What to do when you see miscalibration
Adjudon's per-org calibration map automatically corrects this. Once
your review corpus crosses ~500 labeled outcomes for a given (agent,
decision-type) slice, the per-agent isotonic-regression sub-map fits
on your own data with the hierarchical-shrinkage weight w_org = n_org / (n_org + 500)
— at 500 outcomes you pull 50% from your own data, at 5,000 you pull
~91%. Below 500 the slice falls back to per-org or cross-org priors, so
the dashboard never shows a calibration map that's been fit on
statistically thin evidence.
The current dashboard shows the post-calibration reliability diagram (after isotonic correction is applied to the raw model output).

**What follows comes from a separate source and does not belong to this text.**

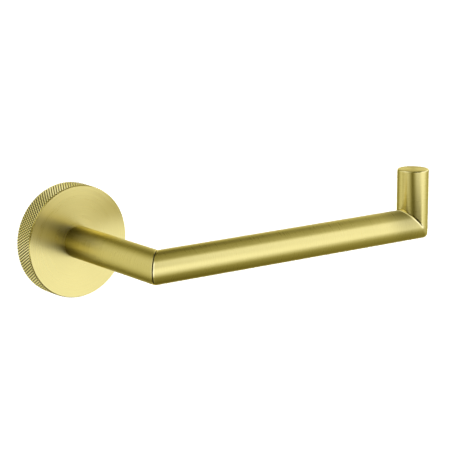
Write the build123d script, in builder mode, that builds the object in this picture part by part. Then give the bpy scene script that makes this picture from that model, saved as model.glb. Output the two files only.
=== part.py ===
from build123d import *
import os

# Wall-mounted toilet paper holder: a knurled round flange, a post, an open arm and an upturned tip.
# The wall is the plane Y = 0 and the room is on -Y. The origin is the centre of the flange's rear
# face. The post runs along -Y, the arm along +X and the tip along +Z. Sizes are in millimetres.

# Tube and layout
tube_radius = 8.0
tube_wall = 1.2
reach = 78.0               # wall to the arm's axis
span = 158.0               # post's axis to the tip's axis
rise = 28.4                # arm's axis to the top of the tip
weld_corner_radius = 1.8   # polished outer edge of the corner between arm and tip

# Knurled cover
flange_radius = 28.0       # over the knurl's crests
flange_depth = 11.4
flange_face = 3.5          # thickness of the front face
cavity_radius = 23.5
front_edge_radius = 0.4
rear_edge_radius = 0.2

# Wall bracket
bracket_radius = 23.3
bracket_thickness = 6.0
bracket_bore_radius = 9.0
bracket_edge_chamfer = 0.5
wall_screw_spacing = 31.0
wall_screw_hole_radius = 2.25
wall_screw_head_radius = 4.6
groove_depth = 1.2
groove_overcut = 0.3

# M4 set screw, on the middle of the bracket's groove
set_screw_radius = 2.0
set_screw_length = 5.0
set_screw_point_radius = 0.3
set_screw_point_gap = 0.08
set_screw_socket_flats = 2.0
set_screw_socket_depth = 2.2
set_screw_depth = bracket_thickness / 2

# M6 tie bolt and its washers
bolt_radius = 3.0
bolt_length = 65.0
bolt_head_radius = 5.25
bolt_head_height = 3.3
bolt_head_round = 2.4
bolt_socket_flats = 4.0
bolt_socket_depth = 2.1
bolt_end_chamfer = 0.6
washer_thickness = 1.6
flat_washer_radius = 6.0
flat_washer_hole_radius = 3.2
spring_washer_radius = 5.6
spring_washer_hole_radius = 3.1
spring_washer_gap = 1.0
spring_washer_slant = 25.0

# Post plug, elbow and tip cap
thread_clearance = 0.05
plug_clearance = 0.05
plug_length = 12.0
plug_hole_radius = 3.3
plug_chamfer = 0.5
spigot_radius = 5.0
spigot_flats = 8.0
spigot_length = 3.3
spigot_clearance = 0.05
elbow_leg = 18.0
elbow_thread_depth = 13.0
cap_thickness = 1.5
cap_edge_radius = 0.6
cap_spigot_length = 3.0

# Sizes that follow from the ones above
bore_radius = tube_radius - tube_wall
plug_radius = bore_radius - plug_clearance
spigot_hole_radius = spigot_radius + spigot_clearance
spigot_hole_flats = spigot_flats + 2 * spigot_clearance
cavity_depth = flange_depth - flange_face
groove_radius = bracket_radius - groove_depth
set_screw_tip = groove_radius + set_screw_point_radius + set_screw_point_gap
set_screw_head = set_screw_tip + set_screw_length
washer_seat = cavity_depth - washer_thickness
bolt_seat = washer_seat - washer_thickness

# Planes square to the post, the arm and the tip, and the two mitres
arm_plane = Plane(origin=(-tube_radius, -reach, 0), x_dir=(0, 1, 0), z_dir=(1, 0, 0))
tip_plane = Plane(origin=(span, -reach, -tube_radius), z_dir=(0, 0, 1))
cap_plane = Plane(origin=(span, -reach, rise - cap_thickness), z_dir=(0, 0, 1))
set_screw_plane = Plane(origin=(0, -set_screw_depth, -set_screw_head), z_dir=(0, 0, 1))
post_mitre = Plane(origin=(0, -reach, 0), z_dir=(-1, 1, 0))
tip_mitre = Plane(origin=(span, -reach, 0), z_dir=(1, 0, 1))


def post_plane(distance):
    """The plane square to the post at this distance from the wall, facing the room."""
    return Plane.XZ.offset(distance)


def disc(plane, radius):
    """A circle on a plane."""
    with BuildSketch(plane) as outline:
        Circle(radius)
    return outline.sketch


def ring(plane, outer_radius, inner_radius):
    """A circle with a hole in it, on a plane."""
    with BuildSketch(plane) as outline:
        Circle(outer_radius)
        Circle(inner_radius, mode=Mode.SUBTRACT)
    return outline.sketch


def hexagon(plane, flats):
    """A hexagon socket's outline on a plane."""
    with BuildSketch(plane) as outline:
        RegularPolygon(flats / 2, side_count=6, major_radius=False)
    return outline.sketch


def flatted_circle(plane, radius, flats):
    """A circle with two flats, above and below its centre, on a plane."""
    with BuildSketch(plane) as outline:
        Circle(radius)
        Rectangle(2 * radius, flats, mode=Mode.INTERSECT)
    return outline.sketch


# What is polished away from the outer edge of the corner between arm and tip
with BuildSketch(Plane.XZ.offset(reach)) as weld_corner:
    with Locations((span + tube_radius, -tube_radius)):
        Rectangle(2 * weld_corner_radius, 2 * weld_corner_radius)
    with Locations((span + tube_radius - weld_corner_radius, weld_corner_radius - tube_radius)):
        Circle(weld_corner_radius, mode=Mode.SUBTRACT)


# Steel ring that is screwed to the wall
with BuildPart() as wall_bracket:
    extrude(disc(post_plane(0), bracket_radius), amount=bracket_thickness)
    chamfer(edges().group_by(Axis.Y)[0], length=bracket_edge_chamfer)
    extrude(disc(post_plane(0), bracket_bore_radius), amount=bracket_thickness, mode=Mode.SUBTRACT)
    with Locations(post_plane(bracket_thickness)):
        with GridLocations(wall_screw_spacing, 0, 2, 1):
            CounterSinkHole(radius=wall_screw_hole_radius, counter_sink_radius=wall_screw_head_radius)
    with BuildSketch(Plane.XY):
        with BuildLine():
            Polyline(
                (groove_radius, -set_screw_depth),
                (bracket_radius + groove_overcut, groove_depth + groove_overcut - set_screw_depth),
                (bracket_radius + groove_overcut, -groove_depth - groove_overcut - set_screw_depth),
                close=True,
            )
        make_face()
    revolve(axis=Axis.Y, mode=Mode.SUBTRACT)

# Cup that hides the bracket; its rim carries the knurl
with BuildPart() as cover_flange:
    extrude(disc(post_plane(0), flange_radius), amount=flange_depth)
    fillet(edges().group_by(Axis.Y)[0], radius=front_edge_radius)
    fillet(edges().group_by(Axis.Y)[-1], radius=rear_edge_radius)
    extrude(disc(post_plane(0), cavity_radius), amount=cavity_depth, mode=Mode.SUBTRACT)
    keyed_hole = flatted_circle(post_plane(cavity_depth), spigot_hole_radius, spigot_hole_flats)
    extrude(keyed_hole, amount=flange_face, mode=Mode.SUBTRACT)
    thread_start = set_screw_plane.offset(set_screw_head - flange_radius)
    thread_length = flange_radius - cavity_radius + tube_wall
    extrude(disc(thread_start, set_screw_radius + thread_clearance), amount=thread_length, mode=Mode.SUBTRACT)

# Cone-point screw, driven up from below the flange
with BuildPart() as set_screw:
    extrude(disc(set_screw_plane, set_screw_radius), amount=set_screw_length)
    chamfer(edges().group_by(Axis.Z)[-1], length=set_screw_radius - set_screw_point_radius)
    socket = hexagon(set_screw_plane, set_screw_socket_flats)
    extrude(socket, amount=set_screw_socket_depth, mode=Mode.SUBTRACT)

with BuildPart() as flat_washer:
    washer_outline = ring(post_plane(washer_seat), flat_washer_radius, flat_washer_hole_radius)
    extrude(washer_outline, amount=washer_thickness)

# Split washer, pressed flat; the split slants across its thickness
split_place = (0, -bolt_seat - washer_thickness / 2, spring_washer_radius)
with BuildPart() as spring_washer:
    washer_outline = ring(post_plane(bolt_seat), spring_washer_radius, spring_washer_hole_radius)
    extrude(washer_outline, amount=washer_thickness)
    with Locations(Location(split_place, (0, 0, spring_washer_slant))):
        Box(spring_washer_gap, 3 * washer_thickness, spring_washer_radius, mode=Mode.SUBTRACT)

# Button-head bolt, from inside the cover through the post to the elbow
bolt_end = post_plane(bolt_seat - bolt_head_height)
with BuildPart() as tie_bolt:
    extrude(disc(bolt_end, bolt_head_radius), amount=bolt_head_height)
    fillet(edges().group_by(Axis.Y)[-1], radius=bolt_head_round)
    extrude(disc(post_plane(bolt_seat), bolt_radius), amount=bolt_length)
    chamfer(edges().group_by(Axis.Y)[0], length=bolt_end_chamfer)
    extrude(hexagon(bolt_end, bolt_socket_flats), amount=bolt_socket_depth, mode=Mode.SUBTRACT)

# Plug in the post's foot; its flatted spigot keys the post to the cover
spigot_plane = post_plane(flange_depth - spigot_length)
with BuildPart() as post_plug:
    extrude(disc(post_plane(flange_depth), plug_radius), amount=plug_length)
    chamfer(edges().group_by(Axis.Y)[0], length=plug_chamfer)
    extrude(flatted_circle(spigot_plane, spigot_radius, spigot_flats), amount=spigot_length)
    extrude(disc(spigot_plane, plug_hole_radius), amount=spigot_length + plug_length, mode=Mode.SUBTRACT)

with BuildPart() as post_tube:
    tube_outline = ring(post_plane(flange_depth), tube_radius, bore_radius)
    extrude(tube_outline, amount=reach - flange_depth + tube_radius)
    split(bisect_by=post_mitre, keep=Keep.TOP)

# Solid elbow inside the dry mitre, tapped along the post for the bolt
with BuildPart() as corner_elbow:
    with BuildLine():
        Polyline((0, elbow_leg - reach, 0), (0, -reach, 0), (elbow_leg, -reach, 0))
    with BuildSketch(post_plane(reach - elbow_leg)):
        Circle(plug_radius)
    sweep(transition=Transition.RIGHT)
    chamfer(edges().group_by(Axis.Y)[-1], length=plug_chamfer)
    chamfer(edges().group_by(Axis.X)[-1], length=plug_chamfer)
    tapped_hole = disc(post_plane(reach - elbow_leg), bolt_radius + thread_clearance)
    extrude(tapped_hole, amount=elbow_thread_depth, mode=Mode.SUBTRACT)

with BuildPart() as arm_tube:
    extrude(ring(arm_plane, tube_radius, bore_radius), amount=span + 2 * tube_radius)
    split(bisect_by=post_mitre, keep=Keep.BOTTOM)
    split(bisect_by=tip_mitre, keep=Keep.BOTTOM)
    extrude(weld_corner.sketch, amount=tube_radius, both=True, mode=Mode.SUBTRACT)

with BuildPart() as tip_tube:
    tube_outline = ring(tip_plane, tube_radius, bore_radius)
    extrude(tube_outline, amount=rise - cap_thickness + tube_radius)
    split(bisect_by=tip_mitre, keep=Keep.TOP)
    extrude(weld_corner.sketch, amount=tube_radius, both=True, mode=Mode.SUBTRACT)

# Flat cap with a spigot inside the tip
with BuildPart() as tip_cap:
    extrude(disc(cap_plane, tube_radius), amount=cap_thickness)
    fillet(edges().group_by(Axis.Z)[-1], radius=cap_edge_radius)
    extrude(disc(cap_plane, plug_radius), amount=-cap_spigot_length)

pieces = {
    "wall_bracket": wall_bracket,
    "cover_flange": cover_flange,
    "set_screw": set_screw,
    "flat_washer": flat_washer,
    "spring_washer": spring_washer,
    "tie_bolt": tie_bolt,
    "post_plug": post_plug,
    "post_tube": post_tube,
    "corner_elbow": corner_elbow,
    "arm_tube": arm_tube,
    "tip_tube": tip_tube,
    "tip_cap": tip_cap,
}

os.makedirs("parts", exist_ok=True)
for piece_name, piece in pieces.items():
    piece.part.label = piece_name
    export_step(piece.part, f"parts/{piece_name}.step")
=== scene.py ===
import math

import bmesh
import bpy
import numpy as np
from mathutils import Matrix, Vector


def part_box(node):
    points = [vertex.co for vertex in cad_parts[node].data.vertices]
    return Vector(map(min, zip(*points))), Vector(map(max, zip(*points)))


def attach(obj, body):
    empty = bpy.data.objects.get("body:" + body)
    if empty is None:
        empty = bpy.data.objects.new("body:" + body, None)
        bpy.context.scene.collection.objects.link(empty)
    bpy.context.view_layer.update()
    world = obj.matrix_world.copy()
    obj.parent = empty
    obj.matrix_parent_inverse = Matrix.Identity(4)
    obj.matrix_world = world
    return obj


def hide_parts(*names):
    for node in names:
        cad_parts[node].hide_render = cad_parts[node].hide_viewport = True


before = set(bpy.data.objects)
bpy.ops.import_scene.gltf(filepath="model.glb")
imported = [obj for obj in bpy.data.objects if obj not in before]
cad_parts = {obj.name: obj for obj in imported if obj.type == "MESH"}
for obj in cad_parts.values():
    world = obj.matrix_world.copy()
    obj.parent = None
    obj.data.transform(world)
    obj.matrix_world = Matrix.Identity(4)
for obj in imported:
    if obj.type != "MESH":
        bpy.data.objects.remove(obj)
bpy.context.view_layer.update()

MM = 0.001
scene = bpy.context.scene

# ---------------------------------------------------------------- sizes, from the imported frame
X, Y, Z = Vector((1, 0, 0)), Vector((0, 1, 0)), Vector((0, 0, 1))
flange_low, flange_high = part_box("cover_flange")
arm_low, arm_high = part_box("arm_tube")
cap_low, cap_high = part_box("tip_cap")
elbow_low, elbow_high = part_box("corner_elbow")
bracket_low, bracket_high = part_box("wall_bracket")
screw_low, screw_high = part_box("set_screw")

bracket_gap = 0.2 * MM         # between the bracket and the cover's cavity
thread_gap = 0.05 * MM
tube_radius = (arm_high.z - arm_low.z) / 2
bore_radius = (elbow_high.z - elbow_low.z) / 2
flange_radius = (flange_high.z - flange_low.z) / 2
flange_depth = flange_high.y - flange_low.y
cavity_radius = (bracket_high.z - bracket_low.z) / 2 + bracket_gap
screw_hole_radius = (screw_high.x - screw_low.x) / 2 + thread_gap
screw_depth = -(screw_low.y + screw_high.y) / 2
reach = -(arm_low.y + arm_high.y) / 2
span = (cap_low.x + cap_high.x) / 2
tip_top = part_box("tip_tube")[1].z
rise = cap_high.z

# ---------------------------------------------------------------- sizes of the visible detail
tube_segments = 192
mitre_gap = 0.48 * MM          # width of the hairline in the dry mitre
mitre_edge = 0.15 * MM         # edge break on each side of it
arm_bevel = 1.05 * MM          # the dressed weld's crease: how far it runs along the arm,
tip_bevel = 0.50 * MM          # along the tip,
crease_depth = 0.24 * MM       # and how far it sinks
corner_blend = 2.1 * MM        # rounding over that mitre's outer corner:
outer_start = -0.10            # it starts where the mitre's plane has this slope
outer_full = 0.25              # and is complete where the plane leans out by this one
corner_steps = 9               # rings over each broken edge
corner_pull = 0.2              # how near the crease's curve keeps to the sharp corner
foot_edge = 0.15 * MM
cap_edge = 0.6 * MM

knurl_count = 126              # grooves each way, 1.2 mm apart across the groove
knurl_helix = math.radians(30)
knurl_depth = 0.46 * MM
knurl_flat = 0.42              # share of the pitch left flat at a crest
knurl_steps = 8                # columns for each groove
front_edge = 0.50 * MM         # how far in the cover's front edge is turned off
front_edge_length = 0.65 * MM  # and how far back
front_edge_curve = 1.2         # 1 is a straight chamfer, and more is rounder
rear_edge = 0.18 * MM
front_edge_rings = 7
rear_edge_rings = 5
face_insets = [inset * MM for inset in (0.9, 4.0, 9.0, 14.0)]  # rings on the front face, in from the rim
face_thickness = 3.5 * MM
keyed_hole_radius = 5.05 * MM
cover_sharp = 25               # degrees; the cover's edges above this stay sharp
cutter_overshoot = 1.0 * MM    # how far the screw hole's cutter sticks out at both ends
sliver = 0.005 * MM            # edges shorter than this, left by that cut, are closed up
cutter_segments = 48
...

A side-by-side pre-vs-post view is on the methodology roadmap; until that ships, the post-calibration diagram is the canonical view of "how well your calibrated scores match reality" — the diagonal-fit you see is what regulators and your audit team will see in the Article 13 IFU export.
Methodology references
- Niculescu-Mizil, A. & Caruana, R. (2005). Predicting Good Probabilities with Supervised Learning. ICML.
- Murphy, A. H. (1973). A new vector partition of the probability score (Brier decomposition into reliability + resolution + uncertainty).
- Wilson, E. B. (1927). Probable Inference, the Law of Succession, and Statistical Inference (binomial-proportion CI).